→ Lines of data:
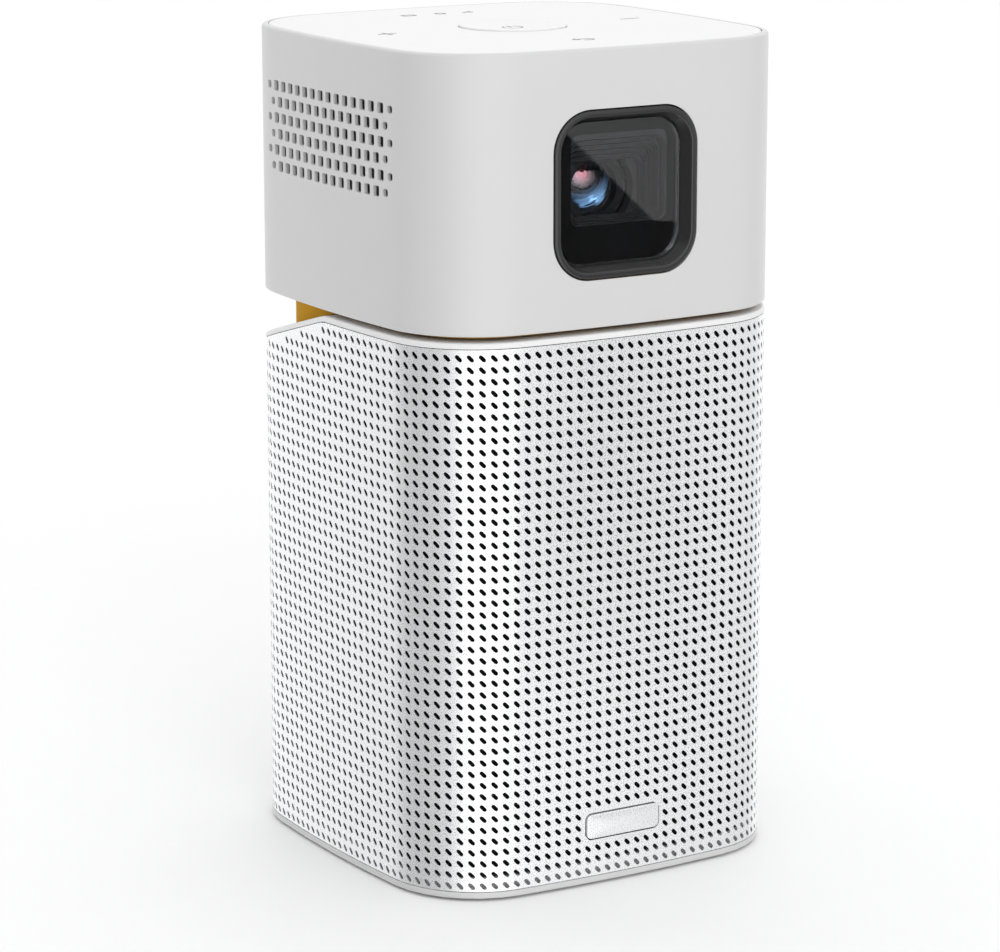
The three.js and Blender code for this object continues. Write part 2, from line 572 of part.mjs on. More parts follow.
// ---------------------------------------------------------------- upper half: focusing lens and wheel

// The barrel carries a rack; the wheel's pinion moves it along the lens axis.
const GEAR = { module: 0.4, teeth: 11 };
const PITCH_RADIUS = (GEAR.module * GEAR.teeth) / 2;
const TOOTH_PITCH = Math.PI * GEAR.module;
const RACK_X = WHEEL.x - PITCH_RADIUS;
const lensGroup = addGroup(upperHalf, BEZEL_X, 0, LENS_Z);

function makeRack() {
  const root = 0.5;
  const bar = box(RACK_X - 2.4, RACK_X - root, WHEEL.y - 7.2, WHEEL.y + 7.2, -1, 1);
  const teeth = [];
  for (let i = -5; i < 5; i++) {
    const y = WHEEL.y + (i + 0.5) * TOOTH_PITCH;
    const tooth = [[-0.42, -root - 0.1], [0.42, -root - 0.1], [0.16, 0.3], [-0.16, 0.3]];
    teeth.push(prismZ(tooth.map(([a, b]) => new THREE.Vector2(b, -a)), -1, 1).translate([RACK_X, y, 0]));
  }
  return teeth.reduce((sum, tooth) => sum.add(tooth), bar);
}

function makeLensBarrel() {
  const tube = turned([[5, 0], [6.6, 0], [6.6, 12.5], [7.6, 12.5], [7.6, 14], [5, 14], [5, 0]], 24).rotate([-90, 0, 0]);
  const body = tube.translate([0, -28.6, 0]);
  const arm = box(6, RACK_X - 0.7 - BEZEL_X, -17, -14.8, -1, 1);
  return body.add(arm).add(makeRack().translate([-BEZEL_X, 0, 0]));
}

// Double-convex glass, its front at the local origin.
function makeLensElement(radius, thickness, bulge) {
  const dome = (sign, z) => Array.from({ length: 4 }, (_, i) => [radius * (i / 3), z + sign * bulge * (1 - (i / 3) ** 2)]);
  const profile = [...dome(-1, 0), ...dome(1, thickness).reverse()];
  return turned(profile, 20).rotate([-90, 0, 0]);
}

function makeFocusWheel() {
  const rimSteps = 30;
  const rim = Array.from({ length: rimSteps * 2 }, (_, i) => {
    const angle = (i * Math.PI) / rimSteps;
    const radius = WHEEL.radius - (i % 2) * 0.35;
    return new THREE.Vector2(radius * Math.cos(angle), radius * Math.sin(angle));
  });
  const wheel = prismZ(rim, -WHEEL.thickness / 2, WHEEL.thickness / 2);
  const hub = prismZ(circle(2.6, 20), 1.9, 5.6);
  const profile = Array.from({ length: GEAR.teeth }, (_, i) => {
    const middle = (i * 2 * Math.PI) / GEAR.teeth + Math.PI;
    return [[-0.19, 1.72], [-0.075, PITCH_RADIUS + 0.3], [0.075, PITCH_RADIUS + 0.3], [0.19, 1.72]].map(
      ([turn, radius]) => new THREE.Vector2(radius * Math.cos(middle + turn), radius * Math.sin(middle + turn)),
    );
  }).flat();
  const pinion = prismZ(profile, 5.5, 9);
  const bore = prismZ(circle(1.07, 16), -5, 12);
  return wheel.add(hub).add(pinion).subtract(bore);
}

const makeWheelShaft = () => prismZ(circle(1, 16), -3.6, 10.6).add(prismZ(circle(2.4, 16), -3.6, -2.6));

lensGroup.add(makeMesh("lens_barrel", makeLensBarrel(), FINISH.blackPlastic));
const frontLens = makeMesh("front_lens", makeLensElement(4.7, 1.2, 0.9), FINISH.coatedGlass);
frontLens.position.y = -27.4;
const rearLens = makeMesh("rear_lens", makeLensElement(4.7, 1, 0.5), FINISH.coatedGlass);
rearLens.position.y = -18.4;
lensGroup.add(frontLens, rearLens);
const wheelGroup = addGroup(upperHalf, WHEEL.x, WHEEL.y, WHEEL.z);
wheelGroup.add(makeMesh("focus_wheel", makeFocusWheel(), FINISH.bezelGrey));
wheelGroup.add(makeMesh("focus_wheel_shaft", makeWheelShaft(), FINISH.steel));

// ---------------------------------------------------------------- upper half: light engine, cooling and boards

function makeEngineHousing() {
  const block = box(-15, 13, -12.6, 18, 117.6, 141);
  const lensPort = rodAlongY(7, -20, -6, BEZEL_X, LENS_Z, 24);
  const cavity = box(-10, 8, -8, 13, 121, 146);
  const ledPorts = [box(-20, -8, -4, 4, 124, 133), box(-4, 4, 10, 20, 124, 133)];
  return ledPorts.reduce((sum, port) => sum.subtract(port), block.subtract(lensPort).subtract(cavity));
}

const makeEngineLid = () => box(-14.6, 12.6, -12.2, 17.6, 141.3, 142.5);

const makeLedModule = () => box(-3.6, 3.6, -0.8, 0, -4, 4).add(box(-1.6, 1.6, -1.6, -0.7, -1.6, 1.6));

const makeImagerBoard = () => box(13.3, 14.5, -10, 14, 119, 139).add(box(14.4, 15.6, -4, 6, 124, 134));

// Comb of upright fins on a base plate, beside the left-hand vents.
function makeHeatSink() {
  let sink = box(-22.4, -20, -16, 20, 118, 144);
  for (let i = 0; i < 9; i++) {
    const y = -15.4 + i * 4.2;
    sink = sink.add(box(-33.6, -20.4, y, y + 1, 118, 144));
  }
  return sink;
}

// Bent pipe that carries heat from the rear lamp to the fins.
function makeHeatPipe() {
  const path = new THREE.CatmullRomCurve3([
    new THREE.Vector3(6, 22.6, 128),
    new THREE.Vector3(-2, 22.6, 128),
    new THREE.Vector3(-12, 22.4, 128),
    new THREE.Vector3(-17.3, 18, 128),
    new THREE.Vector3(-17.8, 8, 128),
    new THREE.Vector3(-17.8, 6, 128),
  ]);
  const section = toShape(circle(1.6, 10));
  return solid(new THREE.ExtrudeGeometry(section, { steps: 18, extrudePath: path, bevelEnabled: false }));
}

const FAN = { x: 24, y: 10, z: 131, size: 26.8, depth: 8, bore: 12.3 };

const makeFanFrame = () => {
  const frame = prismX(roundedRect(FAN.size, FAN.size, 3, 0, 0, 3), 0, FAN.depth, [circle(FAN.bore, 24).reverse()]);
  const arms = box(0, 1, -13.2, 13.2, -0.9, 0.9).add(box(0, 1, -0.9, 0.9, -13.2, 13.2));
  return frame.add(arms).add(prismX(circle(5), 0, 1.2));
};

// Seven raked blades on a hub, turning about the local X axis.
function makeFanRotor() {
  const hub = prismX(circle(5.2, 24), 1.6, 7.4);
  let rotor = hub;
  for (let i = 0; i < 7; i++) {
    const blade = box(-0.35, 0.35, -1.9, 1.9, 4.9, 11.9).rotate([0, 0, 38]).translate([4.5, 0, 0]);
    rotor = rotor.add(blade.rotate([(360 * i) / 7, 0, 0]));
  }
  return rotor;
}

function makeMainBoard() {
  const board = prismZ(roundedRect(56, 54, 3, 0, 3, 3), 144.8, 146);
  const chips = [box(-8, 8, -4, 12, 145.9, 147.6), box(12, 20, -6, 4, 145.9, 147), box(12, 20, 8, 18, 145.9, 147)];
  const radio = box(-22, -12, 12, 24, 145.9, 147.9);
  return [...chips, radio].reduce((sum, chip) => sum.add(chip), board);
}

// Cross frame that the arms and the light engine are fixed to.
function makeHeadFrame() {
  const plate = prismZ(roundedRect(62, 42, 4, 0, -3, 3), 115.45, 117.05);
  const window = prismZ(roundedRect(22, 24, 2, -1, 2.8, 2), 110, 125);
  return plate.subtract(window);
}

upperHalf.add(makeMesh("head_frame", makeHeadFrame(), FINISH.steel));
upperHalf.add(makeMesh("light_engine_housing", makeEngineHousing(), FINISH.aluminium));
upperHalf.add(makeMesh("light_engine_lid", makeEngineLid(), FINISH.aluminium));
upperHalf.add(makeMesh("imager_board", makeImagerBoard(), FINISH.boardGreen));
upperHalf.add(makeMesh("heat_sink", makeHeatSink(), FINISH.aluminium));
upperHalf.add(makeMesh("heat_pipe", makeHeatPipe(), FINISH.copper));
upperHalf.add(makeMesh("main_board", makeMainBoard(), FINISH.boardGreen));
const sideLed = makeMesh("led_module_left", makeLedModule(), FINISH.copper);
sideLed.position.set(-15.3, 0, 128.5);
sideLed.rotation.z = Math.PI / 2;
const rearLed = makeMesh("led_module_rear", makeLedModule(), FINISH.copper);
rearLed.position.set(0, 20, 128.5);
upperHalf.add(sideLed, rearLed);
const fan = addGroup(upperHalf, FAN.x, FAN.y, FAN.z);
fan.add(makeMesh("fan_frame", makeFanFrame(), FINISH.blackPlastic));
fan.add(makeMesh("fan_rotor", makeFanRotor(), FINISH.blackPlastic));

export default projector;
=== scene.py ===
"""Small upright home projector: skins, fine details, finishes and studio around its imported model."""

import json
import logging
import math
from collections.abc import Callable, Sequence
from dataclasses import dataclass, field
from enum import Enum

import bpy
import numpy as np
from mathutils import Matrix, Vector


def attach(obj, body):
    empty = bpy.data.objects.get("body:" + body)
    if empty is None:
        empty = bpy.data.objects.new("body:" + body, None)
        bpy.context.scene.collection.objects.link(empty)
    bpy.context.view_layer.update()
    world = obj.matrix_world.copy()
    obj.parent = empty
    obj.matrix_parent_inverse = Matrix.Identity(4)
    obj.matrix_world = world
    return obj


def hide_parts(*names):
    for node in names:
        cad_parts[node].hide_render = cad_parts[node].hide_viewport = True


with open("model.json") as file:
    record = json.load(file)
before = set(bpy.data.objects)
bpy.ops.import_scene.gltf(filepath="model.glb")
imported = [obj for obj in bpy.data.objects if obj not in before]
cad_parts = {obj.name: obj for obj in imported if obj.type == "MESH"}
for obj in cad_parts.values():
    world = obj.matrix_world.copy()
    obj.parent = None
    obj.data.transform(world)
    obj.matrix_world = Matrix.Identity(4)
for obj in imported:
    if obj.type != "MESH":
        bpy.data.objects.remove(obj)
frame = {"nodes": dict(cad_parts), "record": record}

LOG = logging.getLogger("projector")
MM = 0.001
TURN = 2 * math.pi
SHARP_ANGLE = math.radians(38)
WELD = 1e-4


# ---------------------------------------------------------------- plan shapes


def plain(*values: float) -> np.ndarray:
    """Returns the values as an array of floats."""
    return np.array(values, dtype=float)


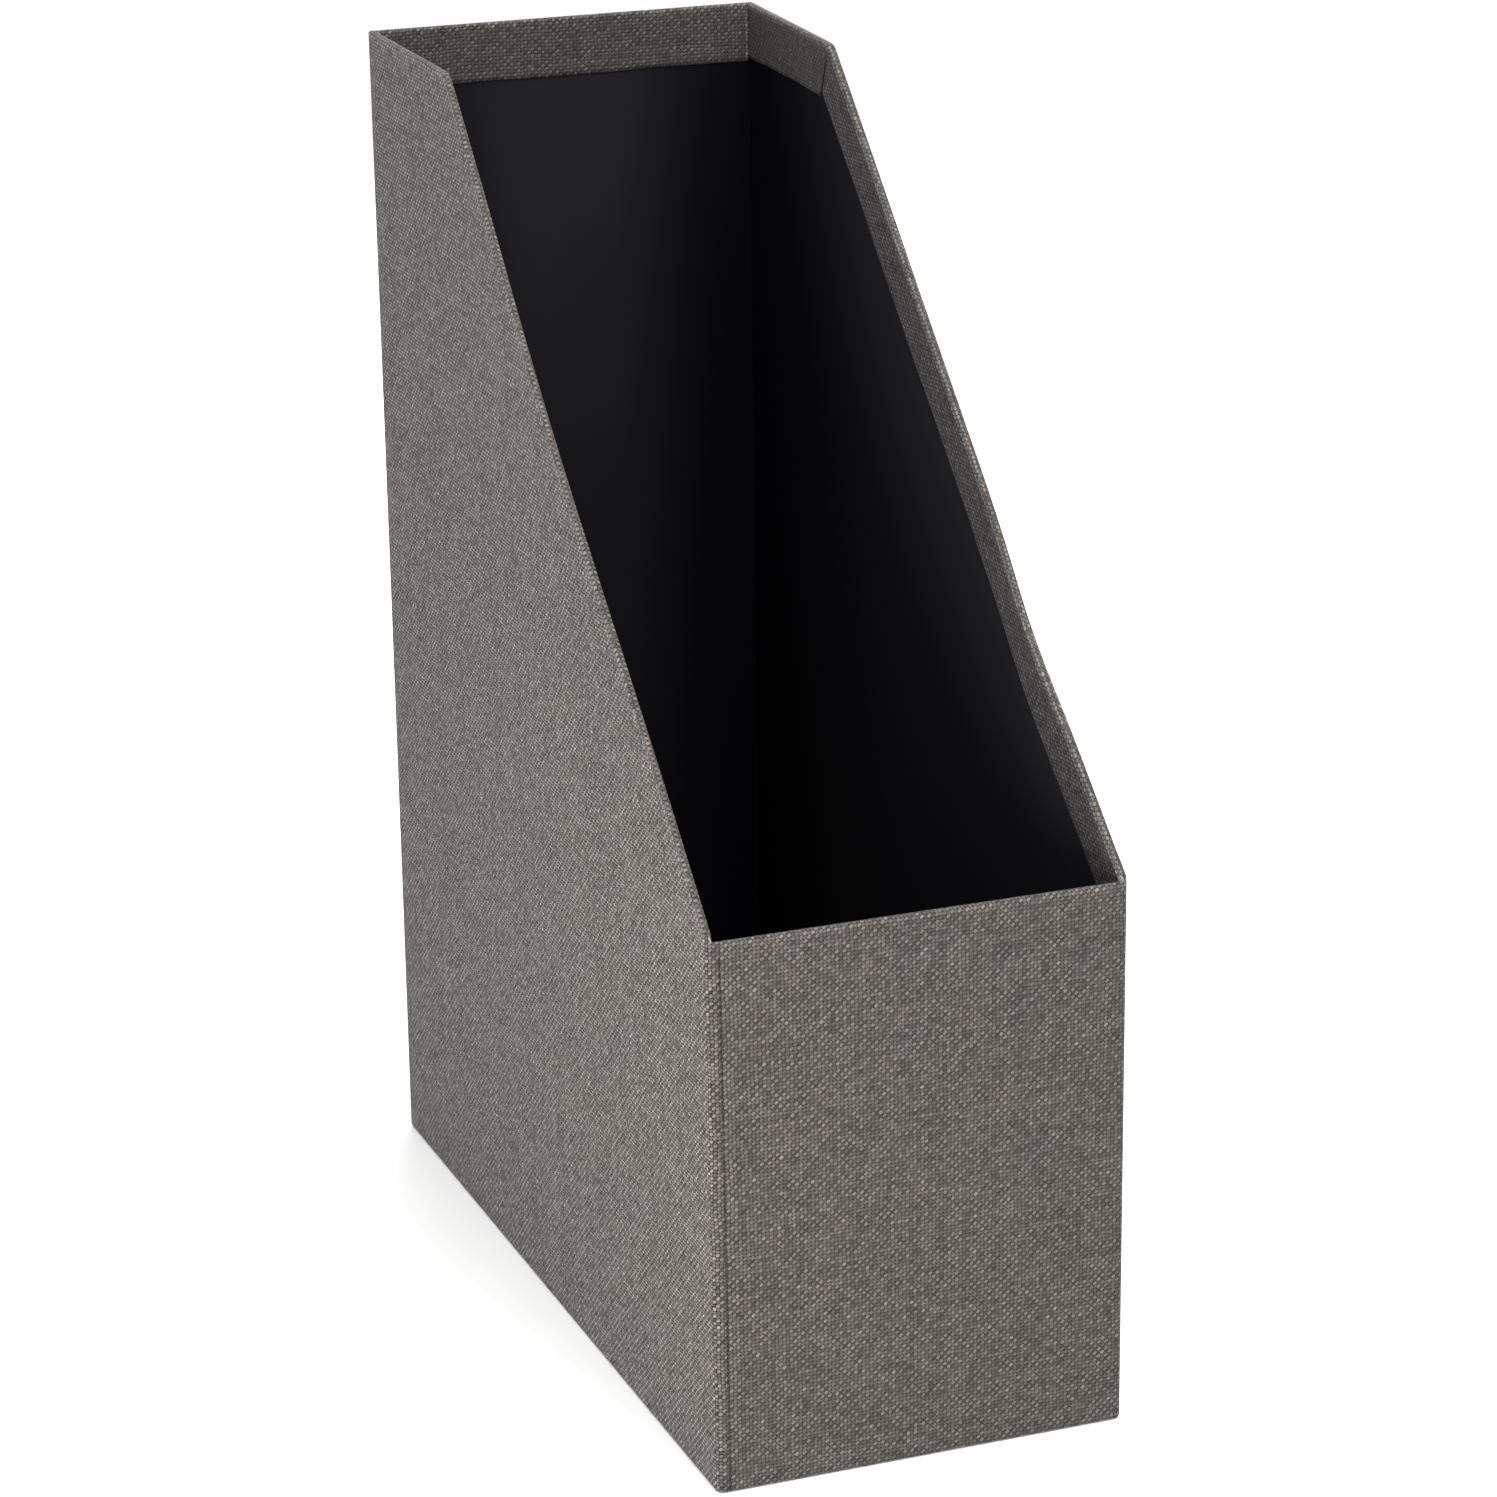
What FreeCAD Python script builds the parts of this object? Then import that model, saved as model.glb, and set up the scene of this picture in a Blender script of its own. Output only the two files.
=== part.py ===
"""Magazine file holder: a tall open box of board, cut away at the front, covered in canvas.

Millimetres. The origin is the middle of the underside, +Z is up, the low front faces -Y and
the width runs along X. Five boards are butted together and stayed with gummed tape, paper
lines the inside, one piece of canvas wraps the outside and turns in over the rim, and a
paper sheet closes the underside.
"""

import FreeCAD, Part
import os
import re
import Sketcher

doc = FreeCAD.newDocument("MagazineFile")

# Driving dimensions: name, value, meaning.
driving = [
    ("width", 110.0, "side to side over the cloth"),
    ("depth", 250.0, "front to back over the cloth"),
    ("height", 320.0, "underside to the back rim"),
    ("front_height", 145.0, "underside to the front rim"),
    ("top_length", 64.0, "level part of each side's rim, behind the slope"),
    ("board", 1.25, "thickness of the grey board"),
    ("cloth", 0.35, "thickness of the canvas"),
    ("lining", 0.15, "thickness of the lining paper"),
    ("tape", 0.12, "thickness of the gummed stay tape"),
    ("base_paper", 0.25, "thickness of the sheet under the base"),
    ("corner_radius", 2.35, "outside radius of the upright corners, over the cloth"),
    ("turn_in", 14.0, "how far the canvas turns in below the rim"),
    ("turn_under", 15.0, "how far the canvas turns in under the base"),
    ("lining_drop", 3.5, "how far the lining stops below the rim, under the turn-in"),
    ("corner_stay_leg", 12.5, "width of a corner stay on each wall"),
    ("corner_stay_drop", 5.0, "how far a corner stay stops below the rim"),
    ("base_stay_leg", 12.0, "width of a base stay on the wall and under the base"),
    ("stay_gap", 0.2, "gap between two stays that butt"),
    ("base_paper_inset", 3.0, "margin of canvas left showing round the base sheet"),
    ("seam_offset", 1.2, "from the front left corner's round to the cloth's cut edge"),
    ("seam_width", 0.5, "width of the shadow gap along the cut edge"),
    ("seam_depth", 0.2, "depth of the shadow gap along the cut edge"),
    ("slit_width", 0.35, "width of the slit in the turn-in at each side's blunt corner"),
]

sheet = doc.addObject("Spreadsheet::Sheet", "Sizes")
for row, (name, value, meaning) in enumerate(driving, start=1):
    sheet.set(f"A{row}", name)
    sheet.set(f"B{row}", str(value))
    sheet.setAlias(f"B{row}", name)
    sheet.set(f"C{row}", meaning)
doc.recompute()

# Worked-out dimensions, in the words of the sheet and of each other.
derived = {
    # planes of the layers, as distances from the middle
    "board_x": "width / 2 - cloth",
    "lining_x": "board_x - board",
    "inside_x": "lining_x - lining",
    "clear_x": "inside_x - cloth",
    "board_y": "depth / 2 - cloth",
    "lining_y": "board_y - board",
    "inside_y": "lining_y - lining",
    "clear_y": "inside_y - cloth",
    # levels above the surface that the file stands on
    "board_foot": "base_paper + cloth",
    "base_top": "board_foot + board",
    "floor_top": "base_top + lining",
    # the sloping rim: rise over run, and its length over its run
    "rise": "(height - front_height) / (depth - top_length)",
    "slant": "sqrt(1 + rise ^ 2)",
    "board_radius": "corner_radius - cloth",
    "stay_foot": "board_foot + base_stay_leg + stay_gap",
    "seam_x": "corner_radius + seam_offset - width / 2",
}
words = [name for name, value, meaning in driving]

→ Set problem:
Above are the records; please copy exactly their first line and each line after it through the line containing "lens and wheel", and no line after that.

→ Reply to the exercise:
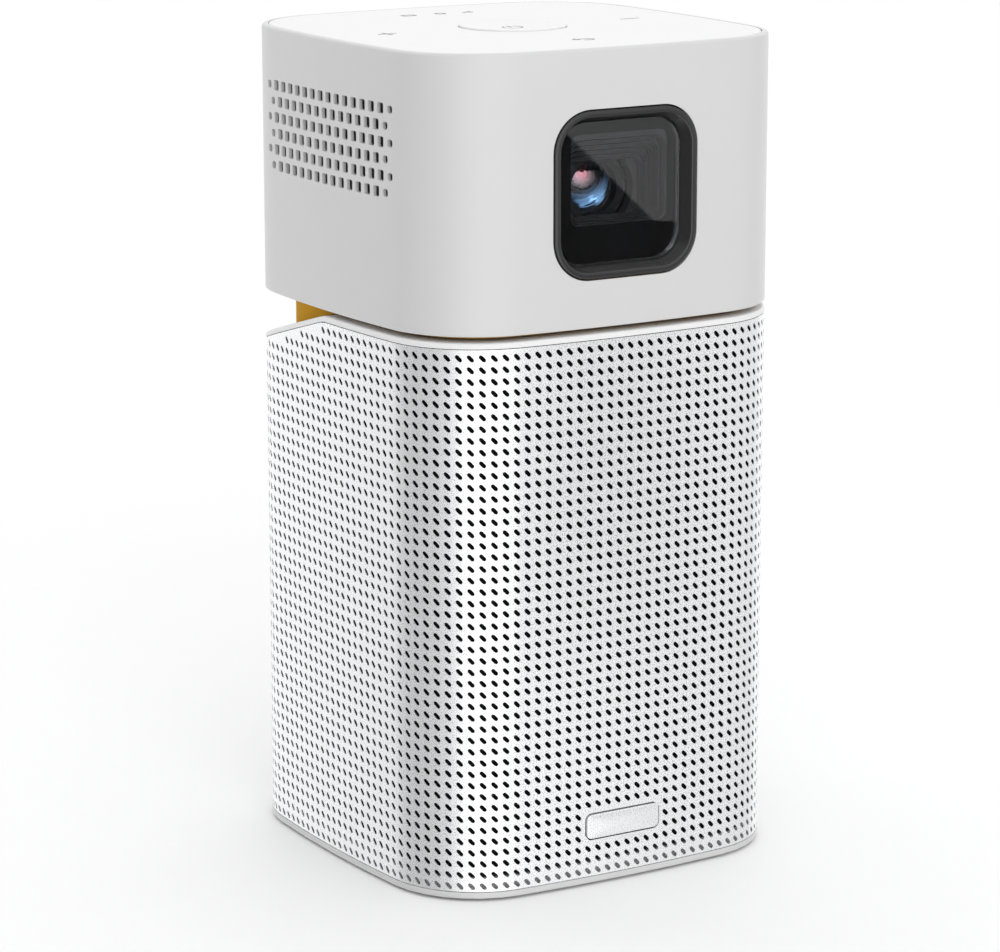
The three.js and Blender code for this object continues. Write part 2, from line 572 of part.mjs on. More parts follow.
// ---------------------------------------------------------------- upper half: focusing lens and wheel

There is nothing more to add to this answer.